Por quê? Porque até um rei ou um presidente é um homem e, ao governar, toma atitudes humanas e, caso sejam antiéticas, podem e devem ser julgadas pelos sacerdotes instituídos por Jesus.
Conheça os dizeres do Papa Gelásio:
“Cristo, conhecendo a humana fraqueza, numa disposição grandiosa, em vista da salvação dos seus separou as esferas de competência de ambos os poderes em campos de atividade autônomos e dignidade bem distinta. Assim sendo, devem os Imperadores cristãos subordinar-se aos Bispos em assuntos da própria salvação eterna, devendo os Bispos, por sua vez, conformar-se às determinações imperiais no âmbito do domínio terreno. A tarefa espiritual deverá manter-se distante de todas as coisas mundanas e, em contrapartida, aquele que se ocupa das coisas temporais deverá abster-se da pretensão de querer dispor sobre as divinas. Com isto fica resguardada a autodeterminação das duas ordens de poder. Nem uma nem outra deverá afirmar com orgulho ser dona de ambas as competências. E cada qual se conformará com a esfera de ação que lhe é própria.”
Ou seja, estes dizeres datam de 492-496 d.C. Ou seja, atitudes posteriores ou contemporâneas que, infelizmente, colidem com estas determinações, são faltas, pecados, erros humanos. E errar é humano. Perdoar é divino.
Infelizmente, existe e sempre existirá erro humano dentro da Igreja. Tudo está previsto no Evangelho. O próprio Jesus afirmou que na Igreja haveria joio e trigo. E, pasmem, o joio permaneceria até o fim dos tempos. É justamente a presença do joio na Igreja Católica que demonstra que foi Cristo que a fundou e que a mantém viva, e não a façanha dos homens. Uma Igreja que existe até hoje e que é, segundo D. Estevão “acatada mesmo fora do ambiente cristão, isto se deve à Providência Divina”.
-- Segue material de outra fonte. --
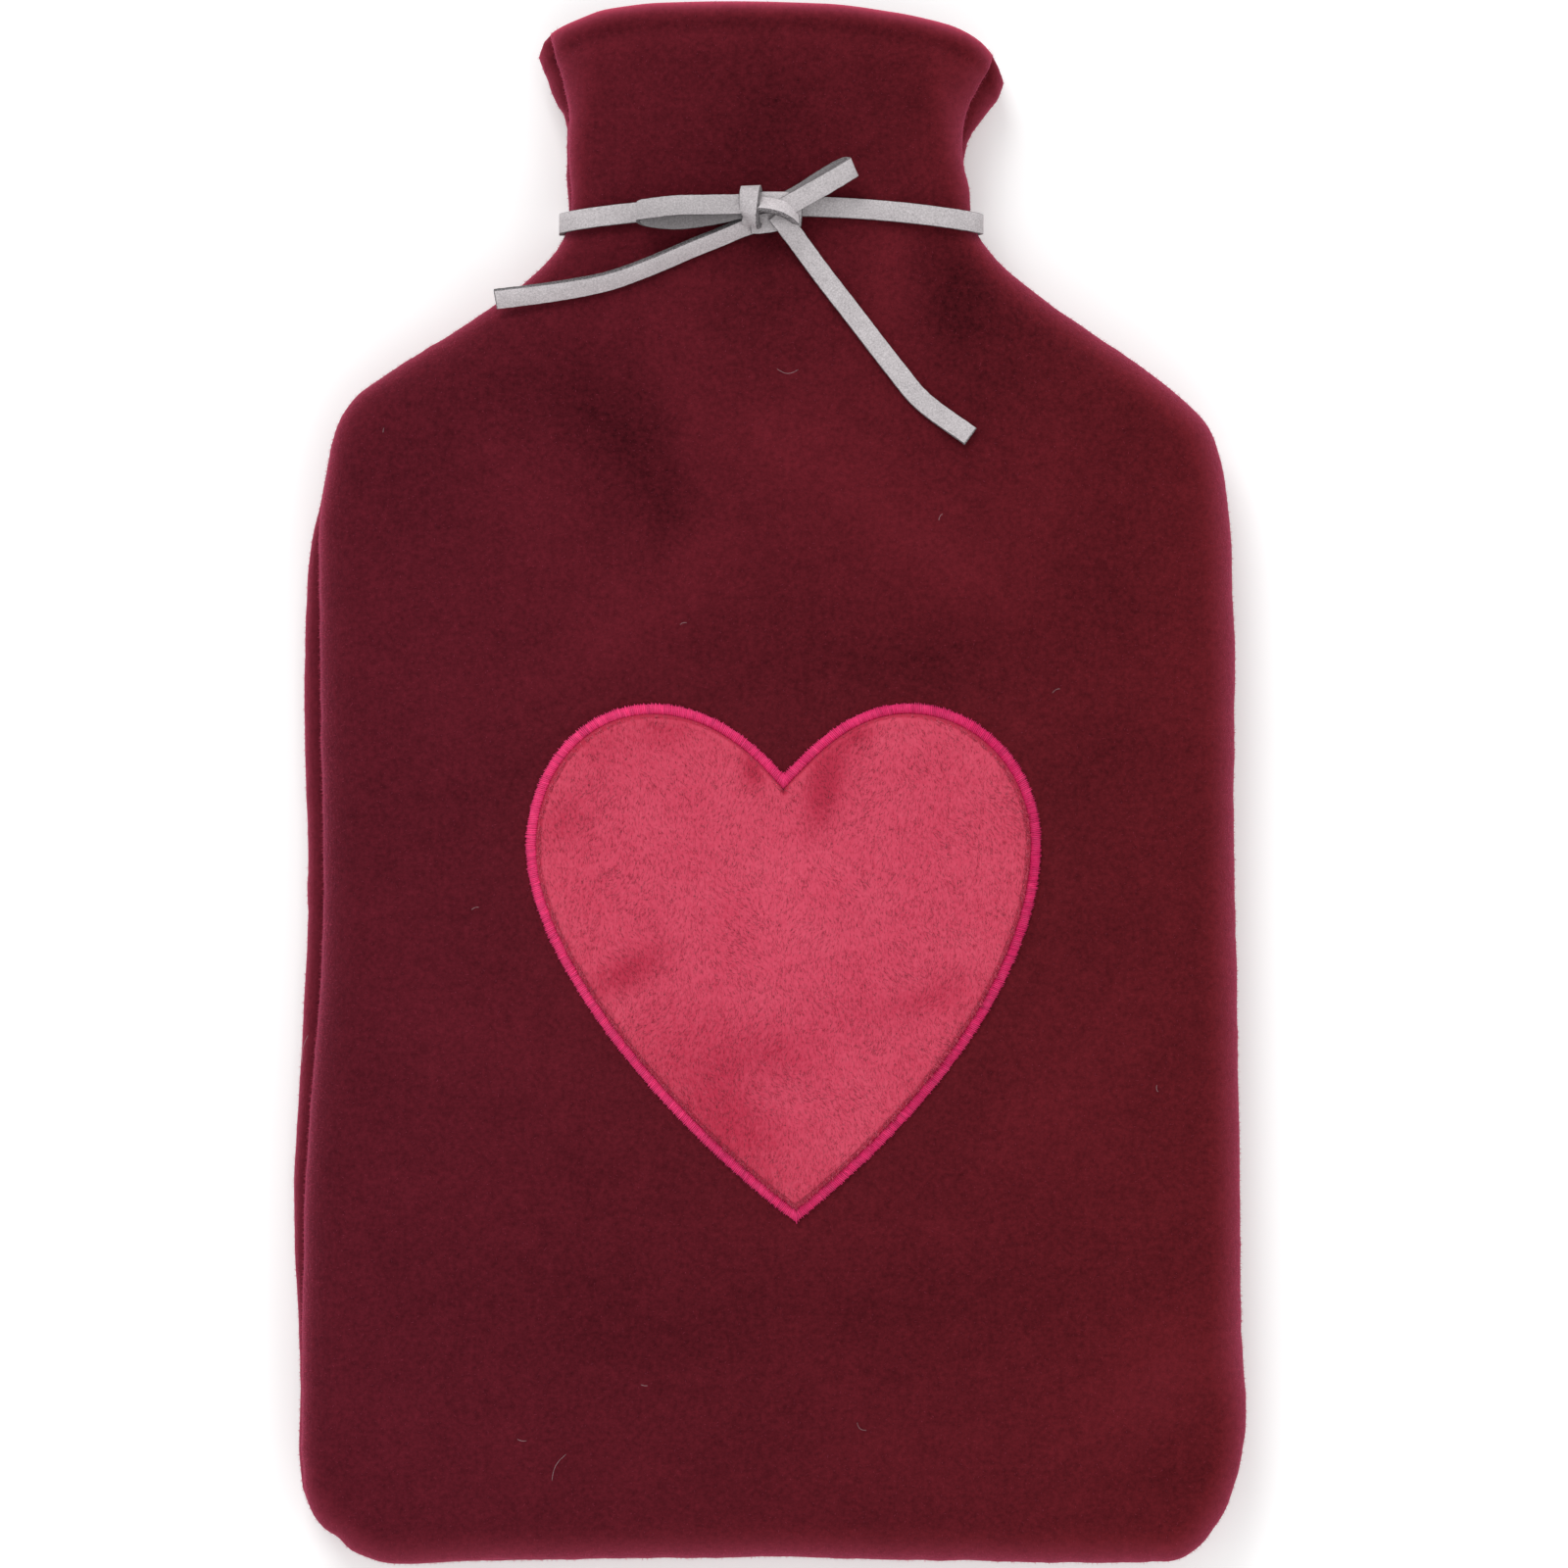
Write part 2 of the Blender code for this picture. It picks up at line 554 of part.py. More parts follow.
def thicken(mesh, depth, seam_way, rim):
    """Give an open sheet its inner face and close the edge between the two."""
    inner = {}
    outer_faces = list(mesh.faces)
    edges = [edge for edge in mesh.edges if edge.is_boundary]
    for vert in list(mesh.verts):
        inward = seam_way.get(vert, -vert.normal)
        if vert in rim:
            inward = Vector((inward.x, 0.0, inward.z)).normalized()
        inner[vert] = mesh.verts.new(vert.co + inward * depth[vert])
    for edge in edges:
        face = edge.link_faces[0]
        first = next(loop.vert for loop in face.loops if loop.edge == edge)
        second = edge.other_vert(first)
        mesh.faces.new((second, first, inner[first], inner[second]))
    for face in outer_faces:
        mesh.faces.new([inner[vert] for vert in face.verts][::-1])


def mesh_object(name, mesh, finish):
    """An object in metres from a mesh in millimetres, its quads split into triangles."""
    bmesh.ops.triangulate(mesh, faces=mesh.faces[:])
    bmesh.ops.scale(mesh, vec=(MM, MM, MM), verts=mesh.verts[:])
    data = bpy.data.meshes.new(name)
    mesh.to_mesh(data)
    mesh.free()
    data.shade_smooth()
    data.set_sharp_from_angle(angle=SHARP_ANGLE)
    item = bpy.data.objects.new(name, data)
    bpy.context.scene.collection.objects.link(item)
    data.materials.append(material(name, *finish))
    return item


def material(name, colour, roughness):
    made = bpy.data.materials.new(name)
    made.use_nodes = True
    shader = made.node_tree.nodes["Principled BSDF"]
    shader.inputs["Base Color"].default_value = (*colour, 1.0)
    shader.inputs["Roughness"].default_value = roughness
    shader.inputs["Metallic"].default_value = 0.0
    return made


# ---- heart -------------------------------------------------------------------------------
def heart_outline():
    """Points round the outer edge of the heart's border, clockwise from the tip."""
    rows = table(HEART_COLUMNS, HEART_ROWS)
    points = []
    for start, end in zip(rows, rows[1:] + rows[:1]):
        leaving = math.radians(start["heading_out"])
        arriving = math.radians(end["heading_in"])
        a = Vector((start["x"], start["y"]))
        b = Vector((end["x"], end["y"]))
        first = a + Vector((math.cos(leaving), math.sin(leaving))) * start["after"]
        second = b - Vector((math.cos(arriving), math.sin(arriving))) * end["before"]
        points += interpolate_bezier(a, first, second, b, HEART_STEPS + 1)[:-1]
    return [Vector((point.x, point.y)) for point in points]


def offset_loop(points, distance):
    """A closed clockwise loop moved inwards by a distance, with mitred corners."""
    moved = []
    count = len(points)
    for index, here in enumerate(points):
        before = (here - points[index - 1]).normalized()
        after = (points[(index + 1) % count] - here).normalized()
        normal = Vector((before.y + after.y, -before.x - after.x)).normalized()
        reach = normal.dot(Vector((before.y, -before.x)))
        moved.append(here + normal * distance / max(reach, 0.5))
    return moved


def heart_solid(outline):
    """The plush heart: rings of points from its edge to its middle, on the fleece."""
    mesh = bmesh.new()
    centre = Vector(HEART_CENTRE)
    edge = offset_loop(outline, EDGING_WIDTH + GAP)
    layers = []
    for is_top in (False, True):
        rings = []
        for ring_index in range(HEART_RINGS):
            share = 1 - (ring_index / HEART_RINGS) ** HEART_SPREAD
            ring = []
            for point in edge:
                place = centre.lerp(point, share)
                thickness = PLUSH_EDGE if ring_index == 0 else PLUSH
                level = front_height(place.x, place.y) + SEAT + thickness * is_top
                ring.append(mesh.verts.new((place.x, place.y, level)))
            rings.append(ring)
        level = front_height(*centre) + SEAT + PLUSH * is_top
        middle = mesh.verts.new((centre.x, centre.y, level))
        layers.append((rings, middle))
        for outer, inner in zip(rings, rings[1:]):
            add_band(mesh, outer, inner, is_top)
        last = rings[-1]
        for a, b in zip(last, last[1:] + last[:1]):
            mesh.faces.new((b, a, middle) if is_top else (a, b, middle))
    add_band(mesh, layers[0][0][0], layers[1][0][0], True)
    return mesh_object("heart", mesh, PLUSH_PILE)


def add_band(mesh, first, second, flip):
    """Faces between two closed loops of the same count."""
    count = len(first)
    for index in range(count):
        after = (index + 1) % count
        corners = (first[index], second[index], second[after], first[after])
        mesh.faces.new(corners if flip else corners[::-1])


def edging_solid(outline):
    """The satin border: a low rounded ridge round the heart."""
    mesh = bmesh.new()
    loops = []
    for across, up in EDGING_PROFILE:
        loop = []
        for place in offset_loop(outline, EDGING_WIDTH * across):
            level = front_height(place.x, place.y) + SEAT + EDGING_HEIGHT * up
            loop.append(mesh.verts.new((place.x, place.y, level)))
        loops.append(loop)
    for first, second in zip(loops, loops[1:] + loops[:1]):
        add_band(mesh, first, second, True)
    return mesh_object("heart_edging", mesh, SATIN_THREAD)


# ---- lace --------------------------------------------------------------------------------
def band_level(x):
    return BAND_LEVEL - BAND_FALL * (x / NECK_HALF) ** 2


def rolled_side(side, is_front, shift):
    """Section of one rolled edge under the band, from its widest place inwards."""
    inward = 1 if side == "left" else -1
    y = band_level(NECK_HALF) + shift
    tuck = edge_at["tuck_" + side](y) * (1 if is_front else -1)
    roll = FRONT_ROLL if is_front else BACK_ROLL
    points = []
    for step in range(BAND_CURVE_STEPS + 1):
        turn = math.pi / 2 * (1 - step / BAND_CURVE_STEPS)
        x = edge_at[side](y) + inward * (max(tuck, 0.0) + roll * (1 - math.sin(turn)))
        here = band_level(x) + shift
        height = front_height(x, here, turn) if is_front else back_height(here, turn)
        points.append(Vector((x, height)))
    return points


def neck_section(shift):
    """The cloth's section under the band, moved up the neck by a shift."""
    left = rolled_side("left", False, shift)[::-1] + rolled_side("left", True, shift)
    right = rolled_side("right", True, shift)[::-1] + rolled_side("right", False, shift)
    crown = []
    steps = 2 * BAND_CURVE_STEPS
    for step in range(1, steps):
        x = left[-1].x + (right[0].x - left[-1].x) * step / steps
        crown.append(Vector((x, front_height(x, band_level(x) + shift))))
    return left + crown + right


def band_solid():
    """The lace round the neck, drawn tight over the widest of the cloth under it."""
    half = LACE_WIDTH / 2
    sections = [neck_section(shift) for shift in (-half, 0.0, half)]
    middle = Vector((0.0, height_at["seam"](TIE_Y)))
    cloth = []
    for places in zip(*sections):
        widest = max(abs(place.x) for place in places)
        away = max(abs(place.y - middle.y) for place in places)
        x = math.copysign(widest, places[1].x)
        cloth.append(Vector((x, middle.y + math.copysign(away, places[1].y - middle.y))))
    under = offset_loop(cloth, -BAND_CLEARANCE)
    over = offset_loop(cloth, -BAND_CLEARANCE - LACE_THICK)
    mesh = bmesh.new()
    loops = []
    for line, shift in ((under, -half), (over, -half), (over, half), (under, half)):
        loops.append([mesh.verts.new((p.x, band_level(p.x) + shift, p.y)) for p in line])
    for first, second in zip(loops, loops[1:] + loops[:1]):
        add_band(mesh, first, second, True)
    bmesh.ops.recalc_face_normals(mesh, faces=mesh.faces[:])
    return mesh_object("tie_band", mesh, SUEDE_LACE)


def smooth_route(rows, step):
    """Evenly spaced rows of a route's columns, on a smooth line through its points."""
    points = [Vector(row) for row in rows]
    points = [points[0] * 2 - points[1]] + points + [points[-1] * 2 - points[-2]]
    fine = []
    for p, q, r, s in zip(points, points[1:], points[2:], points[3:]):
        for part in range(ROUTE_PARTS):
            t = part / ROUTE_PARTS
            fine.append(0.5 * (2 * q + (r - p) * t + (2 * p - 5 * q + 4 * r - s) * t * t
                               + (3 * q - p - 3 * r + s) * t ** 3))
    fine.append(points[-2])
    lengths = [0.0]
    for a, b in zip(fine, fine[1:]):
        lengths.append(lengths[-1] + (Vector(b[:3]) - Vector(a[:3])).length)
    count = max(2, round(lengths[-1] / step))
    even = []
    index = 0
    for part in range(count + 1):
        goal = lengths[-1] * part / count
        while index < len(fine) - 2 and lengths[index + 1] < goal:
            index += 1
        share = (goal - lengths[index]) / (lengths[index + 1] - lengths[index])
        even.append(fine[index].lerp(fine[index + 1], share))
    return even


def lace_mesh(rows):
    """A flat lace along a route, its width held to the route's ways."""
    mesh = bmesh.new()
    route = table(ROUTE_COLUMNS, smooth_route(rows, LACE_STEP))
    places = [Vector((point["x"], point["y"], point["z"])) for point in route]
    rings = []
    for index, point in enumerate(route):
        before = places[max(index - 1, 0)]
        after = places[min(index + 1, len(places) - 1)]
        along = (after - before).normalized()
        way = math.radians(point["way"])
        lean = math.radians(point["lean"])
        level = math.cos(lean)
        side = Vector((math.cos(way) * level, math.sin(way) * level, math.sin(lean)))
        side = (side - along * side.dot(along)).normalized()
        half = side * LACE_WIDTH / 2
        thick = side.cross(along) * LACE_THICK / 2
        corners = (half + thick, half - thick, -half - thick, -half + thick)
        rings.append([mesh.verts.new(places[index] + corner) for corner in corners])
    for first, second in zip(rings, rings[1:]):
        add_band(mesh, first, second, True)
    mesh.faces.new(rings[0])
    mesh.faces.new(rings[-1][::-1])
    bmesh.ops.recalc_face_normals(mesh, faces=mesh.faces[:])
    return mesh


def knot_solid():
    """The knot: a squeezed core with the wrap and the turn of the lace over it."""
    core = bmesh.new()
    bmesh.ops.create_cube(core, size=1.0)
    bmesh.ops.scale(core, vec=KNOT_SIZE, verts=core.verts[:])
    bmesh.ops.translate(core, vec=KNOT_CENTRE, verts=core.verts[:])
    bmesh.ops.bevel(core, geom=core.edges[:], offset=KNOT_ROUND, segments=2, affect="EDGES")
    knot = mesh_object("tie_knot", core, SUEDE_LACE)
    for name, rows in (("wrap_guide", WRAP_ROUTE), ("turn_guide", TURN_ROUTE)):
        strap = mesh_object(name, lace_mesh(rows), SUEDE_LACE)
        strap.hide_render = True
        strap.display_type = "WIRE"
        union = knot.modifiers.new(name, "BOOLEAN")
        union.operation = "UNION"
        union.object = strap
    return knot


def build():
    clear_scene()
    front_rows = (FRONT_ROWS, FRONT_SIDE_ROWS, FRONT_CORNER_ROWS)
    front = Panel(True, FRONT_CURVE, front_rows, FRONT_COLUMN_ENDS, FRONT_COLUMNS)
    back_rows = (BACK_ROWS, BACK_SIDE_ROWS, BACK_CORNER_ROWS)
    back = Panel(False, BACK_CURVE, back_rows, BACK_COLUMN_ENDS, BACK_COLUMNS)
    panel_solid("front_panel", front)
    panel_solid("back_panel", back)
    outline = heart_outline()
    heart_solid(outline)
    edging_solid(outline)
    band_solid()
    knot_solid()
    for name, rows in ROUTES.items():
        mesh_object(name, lace_mesh(rows), SUEDE_LACE)


build()
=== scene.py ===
"""The finished look of a fleece hot water bottle cover with a plush heart and a lace bow.

The cover lies on its back and is seen from straight above. X runs across it, +Y up to the neck and
+Z out of its face. Tables and sizes are in millimetres, and every mesh is made in metres.
"""
import math
import random

import bmesh
import bpy
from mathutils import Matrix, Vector, noise
from mathutils.geometry import interpolate_bezier


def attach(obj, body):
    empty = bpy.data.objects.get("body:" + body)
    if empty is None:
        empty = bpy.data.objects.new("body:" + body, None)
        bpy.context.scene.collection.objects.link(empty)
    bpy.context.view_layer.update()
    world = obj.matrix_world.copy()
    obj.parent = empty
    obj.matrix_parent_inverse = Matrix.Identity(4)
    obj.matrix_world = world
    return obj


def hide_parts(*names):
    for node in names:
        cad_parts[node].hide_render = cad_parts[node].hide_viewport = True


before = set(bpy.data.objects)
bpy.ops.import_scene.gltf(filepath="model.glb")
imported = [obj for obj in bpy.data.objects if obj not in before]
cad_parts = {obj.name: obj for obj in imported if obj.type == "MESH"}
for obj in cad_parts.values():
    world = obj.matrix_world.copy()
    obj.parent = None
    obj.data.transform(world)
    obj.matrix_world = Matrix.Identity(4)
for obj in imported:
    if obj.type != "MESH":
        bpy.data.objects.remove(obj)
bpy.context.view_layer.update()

MM = 0.001
TINY = 1e-9
SHARP_ANGLE = math.radians(60)
SEED = 7
draw = random.Random(SEED)

# ---- cloth -------------------------------------------------------------------------------
CLOTH = 2.2             # thickness of the fleece
SQUEEZE = 0.72          # share of that left inside the tight bend of a rolled edge
HEM = 3.8               # thickness of the turned hem round the neck
HEM_DEPTH = 8
HEM_STITCH = 4.4        # topstitching below the hem's edge
STITCH_DIP = 1          # how far the topstitching pulls the fleece in
STITCH_REACH = 1.2
STITCH_LENGTH = 2.9
STITCH_EVEN = 0.8       # share of the dip that stays in the middle of a stitch
GAP = 0.3               # between the two panels at the seam
BARE_EDGE = 0.15        # thickness left at the very edge of the rounded hem

# ---- pouch -------------------------------------------------------------------------------
FRONT_ROLL = 9          # plan width of the front's rolled edge
BACK_ROLL = 8
GROOVE = 2              # how deep the side seam is drawn in
CURL = 3.4              # height from the seam to the widest place of each panel
CURL_END = math.radians(150)
SEAM_FADE = math.radians(50)    # turn from the seam over which the cloth's swells begin
MOUTH_Y = 156           # level of the neck's rim before its arch
TIE_Y = 123
BOTTOM_Y = -170
BOTTOM_SLOPE = 62       # how far from the bottom edge the crown is full
CROWN_REACH = 0.78      # share of the half width over which the front rises
CROWN_POWER = 2.2
CORNER_STEPS = 24       # points of the outline round each bottom corner
BOTTOM_STEPS = 160
OUTLINE_SMOOTHING = 6
WAY_REACH = 2           # points to each side from which the outline's way is read
LEVEL_REACH = 26        # length below the rim in which the cross lines come level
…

“15. Tendo eles comido, Jesus perguntou a Simão Pedro: Simão, filho de João, amas-me mais do que estes? Respondeu ele: Sim, Senhor, tu sabes que te amo. Disse-lhe Jesus: Apascenta os meus cordeiros. 16. Perguntou-lhe outra vez: Simão, filho de João, amas-me? Respondeu-lhe: Sim, Senhor, tu sabes que te amo. Disse-lhe Jesus: Apascenta os meus cordeiros. 17. Perguntou-lhe pela terceira vez: Simão, filho de João, amas-me? Pedro entristeceu-se porque lhe perguntou pela terceira vez: Amas-me?, e respondeu-lhe: Senhor, sabes tudo, tu sabes que te amo. Disse-lhe Jesus: Apascenta as minhas ovelhas.” (Jo 21,15-17)
“31. Simão, Simão, eis que Satanás vos reclamou para vos peneirar como o trigo; 32. mas eu roguei por ti, para que a tua confiança não desfaleça; e tu, por tua vez, confirma os teus irmãos.” (Lc 22,31s)
“16. Simão Pedro respondeu: Tu és o Cristo, o Filho de Deus vivo! 17. Jesus então lhe disse: Feliz és, Simão, filho de Jonas, porque não foi a carne nem o sangue que te revelou isto, mas meu Pai que está nos céus. 18. E eu te declaro: tu és Pedro, e sobre esta pedra edificarei a minha Igreja; as portas do inferno não prevalecerão contra ela. 19. Eu te darei as chaves do Reino dos céus: tudo o que ligares na terra será ligado nos céus, e tudo o que desligares na terra será desligado nos céus.” (Mt 16,16-19)
“24. Jesus propôs-lhes outra parábola: O Reino dos céus é semelhante a um homem que tinha semeado boa semente em seu campo. 25. Na hora, porém, em que os homens repousavam, veio o seu inimigo, semeou joio no meio do trigo e partiu. 26. O trigo cresceu e deu fruto, mas apareceu também o joio. 27. Os servidores do pai de família vieram e disseram-lhe: – Senhor, não semeaste bom trigo em teu campo? Donde vem, pois, o joio? 28. Disse-lhes ele: – Foi um inimigo que fez isto! Replicaram-lhe: – Queres que vamos e o arranquemos? 29. – Não, disse ele; arrancando o joio, arriscais a tirar também o trigo. 30. Deixai-os crescer juntos até a colheita. No tempo da colheita, direi aos ceifadores: arrancai primeiro o joio e atai-o em feixes para o queimar. Recolhei depois o trigo no meu celeiro.” (Mt 13,24-30)
Impressionante, não?
Paz e Bem!
FONTE DE PESQUISA: revista Pergunte e Responderemos nºs 534 e 542, de D. Estevão Bettencourt.